ADVERTISEMENT
Housing Market Index Continues Slow, Steady Climb in April05-16-14 | News
Housing Market Index Continues Slow, Steady Climb in April





The National Association of Home Builders' Leading Markets Index (LMI) gained another point in April, improving to a .88 score, according to a recent report from the trade group. The index improved on a .87 result in March, and rose from a .82 reading in April 2013.
img
 

The LMI score, published by the NAHB/First American Title Insurance on May 6, indicates that the U.S. has reached about 88 percent of what is considered its normal level of economic and housing activity. Forty-nine of the 351 metro markets tracked by the index have reached or exceeded their last normal levels of economic and housing activity, and 300 of the metro areas have improved their index numbers year-over-year.
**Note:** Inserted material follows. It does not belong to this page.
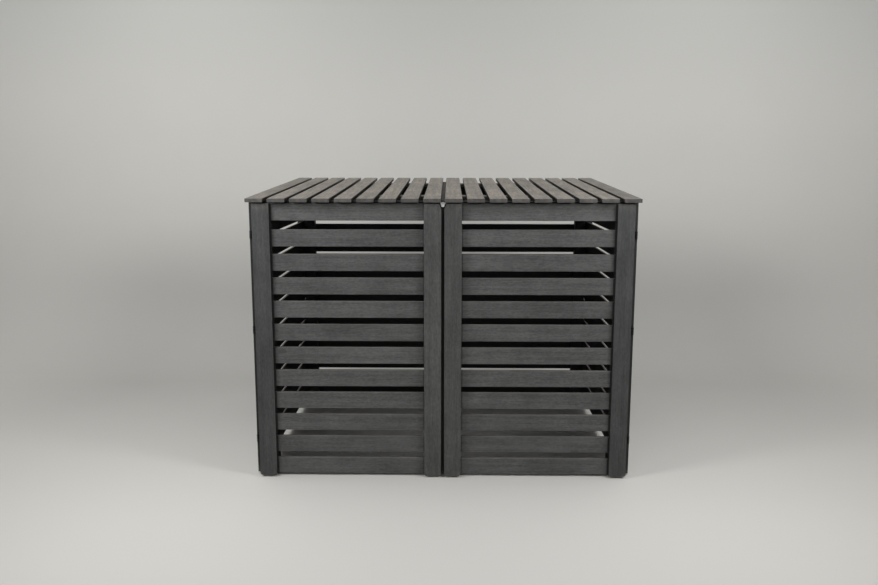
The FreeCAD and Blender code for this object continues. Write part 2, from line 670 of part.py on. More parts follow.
# Rails on the posts, between the side boards.
def cross_rail(name, depth, height, depth_low, foot, tools):
    """A rail across the store on its front or rear posts."""
    timber = board(
        f"{name}_timber", (f"-2*{POST_SIDE}", depth, height), (POST_SIDE, depth_low, foot), X)
    sub_part(name, drilled(name, timber, tools))


cross_rail(
    "front_top_rail", "post_depth", "front_rail_height", FRAME_FRONT, FRONT_RAIL_FOOT,
    [rail_screws["front", "left"],
     mirrored("right_front_rail_screws", rail_screws["front", "left"]),
     rail_screws["front", "centre"], front_end_screws, catch_screws],
)
cross_rail(
    "rear_top_rail", "post_depth + rear_board_thickness", "rear_rail_height",
    REAR_POSTS_FRONT, REAR_RAIL_FOOT,
    [rail_screws["rear", "left"], mirrored("right_rear_rail_screws", rail_screws["rear", "left"]),
     rail_screws["rear", "centre"], rear_end_screws, left_rail_hinge_screws,
     mirrored("right_rail_hinge_screws", left_rail_hinge_screws)],
)
centre_rail_timber = outline_board(
    "centre_top_rail_timber", "YZ_Plane",
    [(FRONT_POSTS_REAR, centre_rail_foot(FRONT_POSTS_REAR)),
     (REAR_POSTS_FRONT, centre_rail_foot(REAR_POSTS_FRONT)),
     (REAR_POSTS_FRONT, lid_seat(REAR_POSTS_FRONT)),
     (FRONT_POSTS_REAR, lid_seat(FRONT_POSTS_REAR))],
    "centre_post_width", ("-centre_post_width/2", "0", "0"),
)
sub_part("centre_top_rail",
         drilled("centre_top_rail", centre_rail_timber, [front_end_screws, rear_end_screws]))

# Side boards: level ones, and a top one that follows the lids.
SIDE_ROUND = "(side_board_thickness - thin_board_flat)/2"
side_timbers = [
    board(
        f"side_board_{place + 1}",
        ("side_board_thickness", f"{FRAME_REAR} - {FRAME_FRONT}", SIDE_BOARD_WIDTH),
        (SIDE_BOARDS, FRAME_FRONT, side_board_foot(place)), Y, SIDE_ROUND,
    )
    for place in range(SIDE_BOARD_COUNT)
]
TOP_BOARD_FOOT = side_board_foot(SIDE_BOARD_COUNT)
side_timbers.append(outline_board(
    "side_top_board", "YZ_Plane",
    [(FRAME_FRONT, TOP_BOARD_FOOT), (FRAME_REAR, TOP_BOARD_FOOT),
     (FRAME_REAR, lid_seat(FRAME_REAR)), (FRAME_FRONT, lid_seat(FRAME_FRONT))],
    "side_board_thickness", (SIDE_BOARDS, "0", "0"),
))
left_side_boards = sub_part(
    "left_side_boards",
    drilled("left_side_boards", group("side_board_set", side_timbers), [left_side_screws]),
)
sub_part("right_side_boards", mirrored("right_side_boards", left_side_boards))


# Side stiles: upright trims over both ends of the side boards, cut to the lids' slope.
def side_stile(name, depth_low):
    """One upright trim outside the side boards."""
    depth_high = f"({depth_low} + side_stile_width)"
    return outline_board(
        name, "YZ_Plane",
        [(depth_low, "side_stile_foot_gap"), (depth_high, "side_stile_foot_gap"),
         (depth_high, lid_seat(depth_high)), (depth_low, lid_seat(depth_low))],
        "side_stile_thickness", (STORE_SIDE, "0", "0"), Z,
    )


side_stiles = group("side_stile_set", [
    side_stile("front_side_stile", FRAME_FRONT),
    side_stile("rear_side_stile", f"({FRAME_REAR} - side_stile_width)"),
])
left_side_stiles = sub_part(
    "left_side_stiles", drilled("left_side_stiles", side_stiles, [left_side_screws]))
sub_part("right_side_stiles", mirrored("right_side_stiles", left_side_stiles))

# Rear boards, between the side boards.
rear_timbers = [
    board(
        f"rear_board_{place + 1}",
        (f"-2*{POST_SIDE}", "rear_board_thickness", REAR_BOARD_WIDTH),
        (POST_SIDE, REAR_BOARDS_FRONT, rear_board_foot(place)), X,
        "(rear_board_thickness - thin_board_flat)/2",
    )
    for place in range(REAR_BOARD_COUNT)
]
sub_part("rear_boards", drilled(
    "rear_boards", group("rear_board_set", rear_timbers),
    [left_rear_screws, centre_rear_screws, mirrored("right_rear_screws", left_rear_screws)],
))

# Doors: slats screwed to the backs of an outer stile and a meeting stile.
MEETING_STILE = f"({DOOR_MEETING} - door_stile_width)"
SLAT_LENGTH = f"({SLATS_MEETING} - {DOOR_SIDE})"
slat_screw_places = []
for place in range(1, SLAT_COUNT + 1):
    for height in inset_pair(slat_foot(place), "slat_width"):
        for stile in (DOOR_SIDE, MEETING_STILE):
            slat_screw_places.append((f"({stile} + door_stile_width/2)", DOOR_BACK, height))
slat_screws = screws(
    "left_slat_screws", "wood", "slat_thickness + slat_screw_bite", -Y, slat_screw_places)


def door_stile(name, low, cut):
    """An upright of the door; cut says whether its top corner towards the middle is cut off."""
    high = f"({low} + door_stile_width)"
    outline = [
        (low, "door_foot_gap + stile_foot_chamfer"),
        (f"{low} + stile_foot_chamfer", "door_foot_gap"),
        (f"{high} - stile_foot_chamfer", "door_foot_gap"),
        (high, "door_foot_gap + stile_foot_chamfer"),
    ]
    if cut:
        outline.append((high, f"{DOOR_TOP} - stile_cut_height"))
        outline.append((f"{high} - stile_cut_width", DOOR_TOP))
    else:
        outline.append((high, DOOR_TOP))
    outline.append((low, DOOR_TOP))
    timber = outline_board(
        f"{name}_timber", "XZ_Plane", outline, "door_stile_thickness", ("0", SLAT_FACE, "0"), Z)
    left = sub_part(f"left_door_{name}", drilled(f"left_door_{name}", timber, [slat_screws]))
    sub_part(f"right_door_{name}", mirrored(f"right_door_{name}", left))


door_stile("outer_stile", DOOR_SIDE, False)
door_stile("meeting_stile", MEETING_STILE, True)

KEEPER_LOW = f"({SLATS_MEETING} - keeper_inset - keeper_width)"
KEEPER_FOOT = f"({DOOR_TOP} - keeper_inset - keeper_height)"
KEEPER_BACK = f"({DOOR_BACK} + door_metal)"
keeper_screws = screws(
    "left_keeper_screws", "hinge", "door_metal + hinge_screw_bite", -Y,
    [(f"{KEEPER_LOW} + keeper_width/2", KEEPER_BACK, height)
     for height in inset_pair(KEEPER_FOOT, "keeper_height", "hinge_screw_inset")],
)
keeper_sheet = box(
    "left_keeper_sheet", ("keeper_width", "door_metal", "keeper_height"),
    (KEEPER_LOW, DOOR_BACK, KEEPER_FOOT),
)
left_keeper = sub_part("left_door_keeper", drilled("left_door_keeper", keeper_sheet, [keeper_screws]))
sub_part("right_door_keeper", mirrored("right_door_keeper", left_keeper))

for place in range(1, SLAT_COUNT + 1):
    timber = board(
        f"slat_{place:02d}_timber", (SLAT_LENGTH, "slat_thickness", "slat_width"),
        (DOOR_SIDE, SLAT_FACE, slat_foot(place)), X,
    )
    tools = [slat_screws]
    if place == 1:
        tools.append(keeper_screws)
    if place in [slat for slat, _ in DOOR_HINGE_SLATS.values()]:
        tools.append(left_door_hinge_screws)
    node = f"door_slat_{place:02d}"
    left = sub_part(f"left_{node}", drilled(f"left_{node}", timber, tools))
    sub_part(f"right_{node}", mirrored(f"right_{node}", left))

left_door_leaf_set = sub_part("left_door_hinge_leaves", drilled(
    "left_door_hinge_leaves", group("left_door_leaf_blanks", left_door_leaves),
    [left_door_hinge_screws],
))
sub_part("right_door_hinge_leaves", mirrored("right_door_hinge_leaves", left_door_leaf_set))
left_door_screws = sub_part(
    "left_door_screws",
    group("left_door_screws", [slat_screws, left_door_hinge_screws, keeper_screws]))
sub_part("right_door_screws", mirrored("right_door_screws", left_door_screws))

# Lids, in their own frame: y runs up the slope from the front edge, z = 0 is the underside.
FRONT_BATTEN = "front_batten_offset"
REAR_BATTEN = "(lid_length - rear_batten_offset - batten_width)"
BATTEN_LOW = f"({LID_SIDE} + batten_end_inset)"
BATTEN_LENGTH = f"({LID_MEETING} - {LID_SIDE} - 2*batten_end_inset)"
batten_screw_places = [f"({slat_low} + lid_slat_width/2)" for slat_low in lid_slat_lows]
batten_screw_places[0] = f"(({BATTEN_LOW} + {lid_slat_lows[0]} + lid_slat_width)/2)"
batten_screw_places[-1] = f"(({BATTEN_LOW} + {BATTEN_LENGTH} + {lid_slat_lows[-1]})/2)"
batten_screws = screws(
    "left_batten_screws", "wood", "batten_thickness + lid_screw_bite", Z,
    [(across, along, "-batten_thickness")
     for across in batten_screw_places
     for batten in (FRONT_BATTEN, REAR_BATTEN)
     for along in inset_pair(batten, "batten_width")],
)
lid_slat_timbers = [
    board(f"lid_slat_{place}", ("lid_slat_width", "lid_length", "lid_thickness"),
          (slat_low, "0", "0"), Y)
    for place, slat_low in enumerate(lid_slat_lows, start=1)
]
batten_timbers = [
    board(f"lid_batten_{place}", (BATTEN_LENGTH, "batten_width", "batten_thickness"),
          (BATTEN_LOW, along, "-batten_thickness"), X)
    for place, along in enumerate((FRONT_BATTEN, REAR_BATTEN), start=1)
]
lid_slats = drilled(
    "lid_slats", group("lid_slat_set", lid_slat_timbers), [batten_screws, left_lid_hinge_screws])
lid_battens = drilled("lid_battens", group("lid_batten_set", batten_timbers), [batten_screws])
lid_leaves = drilled(
    "lid_leaves", group("lid_leaf_blanks", left_lid_leaves), [left_lid_hinge_screws])
lid_screws = group("lid_screws", [batten_screws, left_lid_hinge_screws])
for node, item in (
    ("lid_slats", lid_slats), ("lid_battens", lid_battens),
    ("lid_hinge_leaves", lid_leaves), ("lid_screws", lid_screws),
):
    left = sub_part(f"left_{node}", tilted(f"left_{node}", item))
    sub_part(f"right_{node}", mirrored(f"right_{node}", left))

doc.recompute()
failed = [item.Label for item in doc.Objects if {"Invalid", "Error"} & set(item.State)]
if failed:
    raise RuntimeError(f"objects that failed: {failed}")
for item in sub_parts:
    if item.Shape.isNull() or not item.Shape.isValid():
        raise RuntimeError(f"{item.Label} has no valid shape")

os.makedirs("parts", exist_ok=True)
for item in sub_parts:
    item.Shape.exportStep(f"parts/{item.Label}.step")
    extent = item.Shape.BoundBox
    print(f"{item.Label}: {len(item.Shape.Solids)} solids, {item.Shape.Volume/1000:.1f} cm3, "
          f"x {extent.XMin:.1f} to {extent.XMax:.1f}, y {extent.YMin:.1f} to {extent.YMax:.1f}, "
          f"z {extent.ZMin:.1f} to {extent.ZMax:.1f}")
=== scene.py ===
"""The looks of a slatted bin store with two bays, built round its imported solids.

Every board, rail and post is made anew from its solid's sizes, with rounded edges, small
irregularities and its own run of grain. Hinges, pins and keepers keep their solids and get their
finishes, the catch plate gets a tongue, and every screw gets a head with a cross recess.
"""

import sys

import json
import logging
import math
import random
from collections.abc import Callable, Iterable, Mapping, Sequence
from dataclasses import dataclass
from enum import Enum
from typing import ClassVar

import bmesh
import bpy
from mathutils import Matrix, Vector, noise

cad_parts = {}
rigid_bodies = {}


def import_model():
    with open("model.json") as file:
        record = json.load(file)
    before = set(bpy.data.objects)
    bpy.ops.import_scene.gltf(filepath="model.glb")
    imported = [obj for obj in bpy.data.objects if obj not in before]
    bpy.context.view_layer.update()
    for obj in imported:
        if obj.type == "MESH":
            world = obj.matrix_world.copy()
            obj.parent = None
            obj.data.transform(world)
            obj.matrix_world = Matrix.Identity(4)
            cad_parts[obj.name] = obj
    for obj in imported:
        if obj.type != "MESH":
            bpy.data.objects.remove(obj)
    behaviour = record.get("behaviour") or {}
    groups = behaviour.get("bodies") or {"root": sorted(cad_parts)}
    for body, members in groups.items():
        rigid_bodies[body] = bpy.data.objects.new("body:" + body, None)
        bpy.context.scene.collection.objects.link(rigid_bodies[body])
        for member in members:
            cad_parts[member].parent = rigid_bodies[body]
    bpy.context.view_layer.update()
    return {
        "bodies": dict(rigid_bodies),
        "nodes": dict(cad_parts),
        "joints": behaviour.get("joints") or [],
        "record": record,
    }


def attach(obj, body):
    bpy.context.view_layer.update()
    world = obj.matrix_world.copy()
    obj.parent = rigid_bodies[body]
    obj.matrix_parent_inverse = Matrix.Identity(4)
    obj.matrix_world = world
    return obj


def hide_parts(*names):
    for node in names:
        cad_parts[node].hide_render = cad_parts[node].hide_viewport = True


LOG = logging.getLogger("bin_store")
Colour = tuple[float, float, float]
Spot = tuple[float, float, float]
Socket = bpy.types.NodeSocket
Feed = Socket | float | Sequence[float]
Nodes = dict[str, bpy.types.Object]
Shape = bmesh.types.BMesh
Corner = bmesh.types.BMVert
Edge = bmesh.types.BMEdge
Face = bmesh.types.BMFace
# How much painted shade a face gets, by its middle and the way that it looks.
PaintedShadeRule = Callable[[Vector, Vector], float]

WHITE = (1.0, 1.0, 1.0)
DISPLAY_WHITE = 255
DARK_KNEE = 0.04045
DARK_SLOPE = 12.92
LIGHT_OFFSET = 0.055
LIGHT_POWER = 2.4

NARROW_MIDDLE = (0.35, 0.65)
MIDDLE = (0.3, 0.7)
WIDE_MIDDLE = (0.25, 0.75)
TOUCH = 1e-6

GRAIN = "grain"
TONE = "tone"
WEAR = "wear"
CUT_END = "cut_end"
# The face attribute that holds painted shade.
PAINTED_SHADE = "shelter"


def shown(red: float, green: float, blue: float) -> Colour:
    """Turns a colour as a screen shows it, 0 to 255, into the linear colour of a shader.

    Args:
        red: Red from 0 to 255.
        green: Green from 0 to 255.
        blue: Blue from 0 to 255.

    Returns:
        The linear red, green and blue from 0 to 1.
    """

    def linear(value: float) -> float:
        """One channel of the colour."""
        share = value / DISPLAY_WHITE
        if share <= DARK_KNEE:
            return share / DARK_SLOPE
        return ((share + LIGHT_OFFSET) / (1.0 + LIGHT_OFFSET)) ** LIGHT_POWER

    return linear(red), linear(green), linear(blue)


def grey(value: float) -> Colour:
    """The linear colour of a grey that a screen shows as a value from 0 to 255."""
    return shown(value, value, value)


def darkened(colour: Colour, share: float) -> Colour:
    """The colour with a share of its light left."""
    return tuple(part * share for part in colour)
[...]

"We have always said this recovery would be a slow but steady one, and I think the index continues to prove this," said NAHB chief economist David Crowe. "The year started a bit slower than anyone could have anticipated, but we still expect housing to play a greater role in aiding the overall economic recovery this year. The job market continues to mend, and that should spur a steady release of pent up demand among home buyers."

Areas benefiting from growth in energy production continue to lead the index, and Baton Rouge, La., remained the top performer among major metros with a LMI of 1.41 – 41 percent better than its last normal market level. The most improved small cities continue to include Odessa and Midland, Texas, with scores of 2.0 or better, double their strength prior to the recession.

Other major metros with scores above 1.00 include Honolulu, Oklahoma City, Austin and Houston, Los Angeles, San Jose, Calif., and Harrisburg. Top small metros include Bismarck, North Dakota, Casper, Wyoming, and Grand Forks, North Dakota, all of which were impacted the energy boom.

"Our builder members tell us they are starting to see more optimism in the field," said NAHB chairman Kevin Kelly. "Mortgage rates are low, home prices are affordable and with the harsh winter behind us, our latest surveys show builders are feeling more bullish about future sales conditions."

The LMI identifies market strength relative to normal, pre-recession activity levels. NAHB takes each area's average employment, housing permits, and home price levels for the past 12 months and divides each by its annual average during the last period of normal growth. For single-family permits and home prices, 2000-2003 is the control period used, and for employment, the year 2007 is used as the baseline. The three components are then averaged to provide an overall score for each market. National data on the three index components are measured in the same fashion.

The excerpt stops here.